1. Field of the Invention
The present invention relates to a membrane electrode assembly (also referred to as an MEA), a manufacturing method thereof and a fuel cell using the MEA. In particular, the present invention relates to an MEA which has two first electrode catalyst layers as stacked layers different in polymer electrolyte content ratio, and a manufacturing method thereof and a fuel cell (especially, PEFC: polymer electrolyte fuel cell or PEMFC: proton exchange membrane fuel cell) using the MEA.
2. Description of the Related Art
Fuel cells are power generation systems which produce electric power along with heat. A fuel gas including hydrogen and an oxidant gas including oxygen reacts together at electrodes containing catalyst so that the reverse reaction of water electrolysis takes place in a fuel cell. Fuel cells are attracting attention as a clean energy source of the future since they have advantages such as a small impact on the environment and a low level of noise production relative to conventional power generation systems. Fuel cells are divided into several types according to the employed ion conductor. A fuel cell which uses an ion-conductive polymer membrane is called a PEFC or PEMFC.
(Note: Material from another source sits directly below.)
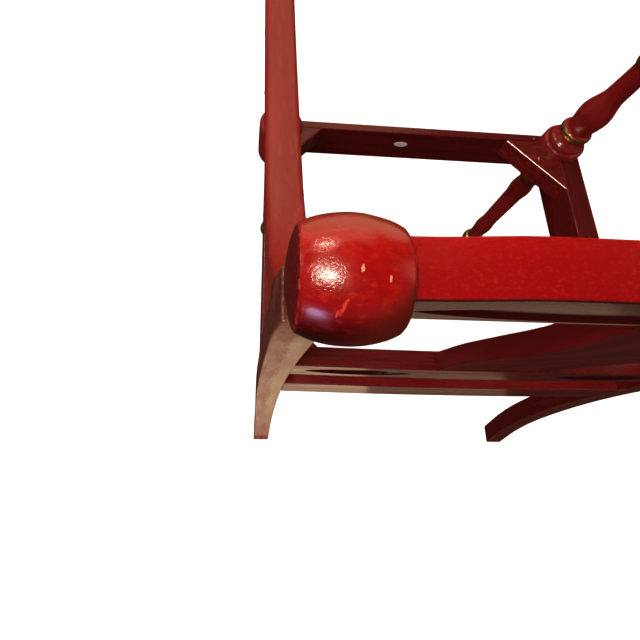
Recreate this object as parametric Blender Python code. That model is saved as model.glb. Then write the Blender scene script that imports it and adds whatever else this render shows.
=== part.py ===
"""Open armchair frame in red lacquer: barrel-ended crest, sabre back posts, swept arms,
turned front legs.  Metres, +Z up, front of the chair towards -Y, sitter's left at +X.

Depths are given as distances forward of the heel line of the back feet; yy() turns them
into y.  The two sides are built by one loop, side = +1 for "left" and -1 for "right"."""

import math

import bmesh
import bpy
from mathutils import Matrix, Vector

# ---------------------------------------------------------------- driving dimensions
GAP = 0.0003            # clearance between neighbouring pieces
DEPTH_REAR = 0.248      # y of the heel line of the back feet
SEAT_Z = 0.4097         # top of the seat rails
RAIL_H = 0.067          # front and side seat rail height

POST_IN = 0.2347        # inner face of the back posts
POST_OUT_FOOT = 0.2641  # outer face at the foot
POST_OUT_TOP = 0.2697   # outer face from seat level up
POST_TOP = 0.8160
POST_RINGS = 26
FOOT_EASE = 0.0030      # rounding around the foot of a post
# stations of the sabre curve: height, rear face, front face
POST_CURVE = (
    (0.000, 0.0000, 0.0325),
    (0.080, 0.0195, 0.0530),
    (0.240, 0.0390, 0.0722),
    (0.410, 0.0440, 0.0775),
    (0.530, 0.0395, 0.0738),
    (0.650, 0.0302, 0.0650),
    (0.700, 0.0252, 0.0605),
    (0.750, 0.0172, 0.0535),
    (POST_TOP, 0.0030, 0.0345),
)

BARREL_X = 0.2661       # outer end
BARREL_L = 0.0503
BARREL_R = 0.0313
BARREL_R_END = 0.0257
BARREL_DOME = 0.0045    # how far the outer end bulges
BARREL_Y = 0.0171       # axis, forward of the heel line
BARREL_Z = 0.8418

CREST_REAR = 0.0028
CREST_D = 0.0318
CREST_LOW = 0.8279
CREST_END_TOP = 0.8558
CREST_MID_TOP = 0.8620
CREST_EASE = 0.071      # length over which the crest top rises

MID_REAR = 0.0462       # mid back rail
MID_D = 0.0226
MID_TOP = 0.5141
MID_H = 0.0497

BACK_REAR = 0.0446      # rear seat rail
BACK_D = 0.0220
BACK_H = 0.0625
RAIL_BOW = 0.0022       # both back rails bow rearwards at the middle

SPLAT_W = 0.1344
SPLAT_T = 0.0200
# stations of the splat's lean: height, rear face
SPLAT_CURVE = (
    (MID_TOP, 0.0452),
    (0.580, 0.0378),
    (0.653, 0.0263),
    (0.735, 0.0135),
    (0.780, 0.0102),
    (CREST_LOW, 0.0098),
)

FRONT_OUT = 0.4797      # front face of the front seat rail
FRONT_T = 0.0139
SIDE_IN = 0.2320
SIDE_OUT = 0.2665
SIDE_REAR = 0.0782
SCREW_LOW = 0.0240      # how far the screws reach down
BLOCK_H = 0.0345        # height of the corner blocks
BLOCK_ROUND = 0.0022    # rounding of a block's long top edge
REAR_BLOCK = 0.0700     # reach of the rear blocks both ways

LEG_X = 0.2430
LEG_Y = 0.4635
DRUM_R = 0.0350
DRUM_TOP = 0.4205

# hand-cut front blocks: reach along the front rail, along the side rail, screw x, screw y
FRONT_BLOCKS = {
    "left": (0.0560, 0.0590, 0.2200, 0.4270),
    "right": (0.0872, 0.0915, 0.1970, 0.4300),
}

ARM_W = 0.0340
ARM_RINGS = 24
# stations of an arm: distance forward, top, underside, centre line x
ARM_CURVE = (
    (0.0480, 0.7680, 0.6900, 0.2526),
    (0.0660, 0.7385, 0.6850, 0.2536),
    (0.0920, 0.7125, 0.6745, 0.2551),
    (0.1100, 0.7035, 0.6690, 0.2560),
    (0.1700, 0.6865, 0.6560, 0.2580),
    (0.2110, 0.6795, 0.6500, 0.2585),
    (0.3300, 0.6615, 0.6335, 0.2600),
    (0.4400, 0.6510, 0.6230, 0.2616),
    (0.4900, 0.6485, 0.6205, 0.2623),
)
ARM_NOSE = 0.0200       # length of the rounded front end
SUPPORT_TOP_X = 0.2612
SUPPORT_TOP_Z = 0.6205

TENON_T = 0.0100        # thickness of the back tenons
TENON_H = 0.0400        # height of the seat rail tenons
DOWEL_R = 0.0050
DOWEL_REACH = 0.0190    # of a crest dowel into each neighbour
PIN_R = 0.0062          # turned pins at both ends of an arm support

RED = (0.36, 0.016, 0.010, 1.0)
MAROON = (0.16, 0.012, 0.010, 1.0)
BRICK = (0.30, 0.030, 0.018, 1.0)
BEECH = (0.55, 0.36, 0.20, 1.0)
STEEL = (0.55, 0.54, 0.52, 1.0)
IVORY = (0.80, 0.72, 0.58, 1.0)


# ---------------------------------------------------------------- helpers
def clear_scene():
    for ob in list(bpy.data.objects):
        bpy.data.objects.remove(ob, do_unlink=True)


def material(name, colour, rough, metal=0.0):
    mat = bpy.data.materials.new(name)
    mat.use_nodes = True
    shader = mat.node_tree.nodes["Principled BSDF"]
    shader.inputs["Base Color"].default_value = colour
    shader.inputs["Roughness"].default_value = rough
    shader.inputs["Metallic"].default_value = metal
    mat.diffuse_color = colour
    return mat


def yy(forward):
    """y of a point given as its distance forward of the heel line."""
    return DEPTH_REAR - forward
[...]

Among various fuel cells, a PEFC (or PEMFC), which can be used at around room temperature, is considered as a promising fuel cell for use in a vehicle and a household stationary power supply etc. and is being developed widely in recent years. A joint unit which has a pair of electrode catalyst layers on both sides of a polymer electrolyte membrane and which is called a membrane electrode assembly (MEA) is arranged between a pair of separators, on which either a gas flow path for supplying a fuel gas including hydrogen to one of the electrodes or a gas flow path for supplying an oxidant gas including oxygen to the other electrode is formed, in the PEFC (PEMFC). The electrode for supplying a fuel gas is called a fuel electrode or cathode (electrode), whereas the electrode for supplying an oxidant gas is called an air electrode or anode (electrode). Each of the electrodes includes an electrode catalyst layer, which has stacked polymer electrolytes with carbon particles on which a catalyst such as a noble metal of platinum group is loaded, and a gas diffusion layer which has gas permeability and electron conductivity.
Conventionally, various manufacturing methods of membrane electrode assembly have been studied to improve the fuel cell performance. Examples of the manufacturing method of membrane electrode assembly include a method in which a catalyst layer is formed as an electrode by coating a coating solution containing a catalyst onto the ion-exchange membrane and the electrode and the ion-exchange membrane are joined by a heat treatment such as hot press to prepare the membrane electrode assembly, a method in which a catalyst layer is formed on a substrate film that is prepared independently of an ion-exchange membrane and the ion-exchange membrane is stacked on the catalyst layer to transfer the catalyst layer onto the ion-exchange membrane by the hot press, a method in which an electrode sheet in which the catalyst layer is formed is prepared on a gas diffusion layer to join the electrode sheet to the ion-exchange membrane, and a method in which two sets of half cells in which the catalyst layer is formed on the ion-exchange membrane are prepared, surfaces of the ion-exchange membrane sides are pressure-bonded while faced to each other, thereby preparing the membrane electrode assembly.
However, because the membrane electrode assembly produced by the conventional methods is prepared by the thermal pressure bonding such as the hot press when joining the ion-exchange membrane and the electrode catalyst layer, the thermal pressure bonding process becomes a bottleneck, and a tact time is lengthened, which unfortunately degrades production efficiency.    <Patent document 1> JP-A-2003-197218    <Patent document 2> JP-A-2005-294123    <Patent document 3> JP-A-2005-108770
On the other hand, in a sequentially stacking type MEA (Membrane Electrode Assembly) in which a first electrode catalyst layer is prepared on a substrate, a polymer electrolyte layer is prepared, and finally a second electrode catalyst layer is prepared, the producing cost is reduced because the tact time is shortened to enhance the production efficiency. However, a polymer electrolyte invades into the porous first electrode catalyst layer to reduce a void, and therefore a MEA gas diffusion property is degraded and flooding is easily generated.
As to the sequentially stacking type MEA technique, for example, JP-A-2003-197218, JP-A-2005-294123, and JP-A-2005-108770 disclose the method in which the first electrode catalyst layer is prepared on the substrate, the polymer electrolyte layer is prepared, and finally the second electrode catalyst layer is prepared. Specifically, JP-A-2003-197218 and JP-A-2005-294123 disclose that a drying process is required in order to prevent the polymer electrolyte from invading in and mixing with the first electrode catalyst layer. JP-A-2005-108770 discloses that a drying speed is defined to prevent the polymer electrolyte from invading in the first electrode catalyst layer. However, in the techniques disclosed in JP-A-2003-197218, JP-A-2005-294123, and JP-A-2005-108770, it is difficult to prevent the polymer electrolyte from invading in the first electrode catalyst layer, the void is reduced, and therefore the MEA gas diffusion property is degraded and the flooding is easily generated.